Award of Credit Points
Credit points are gained by:
- either passing the unit (getting a final assessment mark of 40 or over),
- or getting an assessment mark of 30 or over, and also handing in satisfactory attempts at seven homework assignments.
Transferable Skills
Ability to compute prices of basic financial instruments
Mathematical modelling skills
Problem solving
Texts
There is no one set text. The course will use the following books
For detailed financial applications:
1. S.R. Pliska, Introduction to Mathematical Finance: Discrete Time Models, Blackwell Publishers (1997) [main resource for the first half of the course]
2. N.H. Bingham and R. Kiesel, Risk-Neutral Valuation: Pricing and Hedging of Financial Derivatives, Springer (1998).
3. D. Lamberton and B. Lapeyre, Introduction to stochastic calculus applied to finance, Chapman \& Hall (1996).
For mathematics behind the subject:
4. R. Durrett, Essentials of Stochastic Processes, Springer (1999)
5. Bhattacharya & Waymire, Stochastic Processes With Applications, Wiley (1991)
For less technical background material:
6. J.C Hull, Options, futures and other derivatives, Prentice Hall (1997).
7. M. Baxter and A. Rennie, Financial Calculus, Cambridge University Press (1996).
Syllabus
Introduction to financial terminology. Forwards; Options, European and American; arbitrage.
Elementary probability ideas, conditional expectation, filtration, introduction to discrete martingales, Optional stopping theorem.

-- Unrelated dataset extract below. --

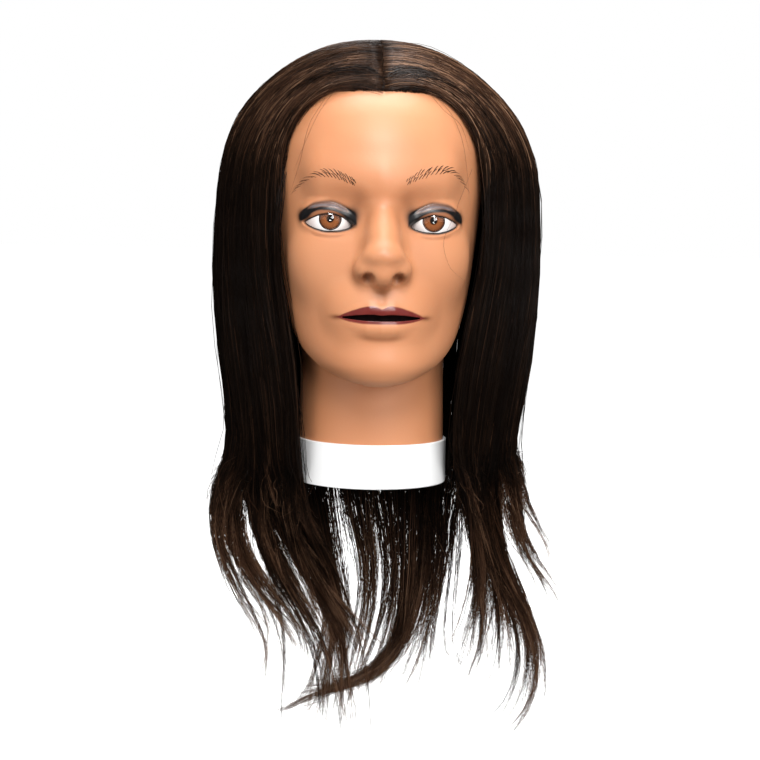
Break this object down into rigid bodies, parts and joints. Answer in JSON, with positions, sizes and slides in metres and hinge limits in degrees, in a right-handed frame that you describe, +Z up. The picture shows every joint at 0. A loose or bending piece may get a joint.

The relationship between arbitrage and martingales, risk neutral measures. Discrete option pricing in binomial tree models. Discussion of American options.
Introduction to Brownian motion. Simple calculations with Brownian motion. Geometric Brownian motion and the lognormal distribution.
Continuous martingales, the basic tools of stochastic calculus, Ito formula, Girsanov theorem, without proofs.
Application to option pricing, Black-Scholes formula.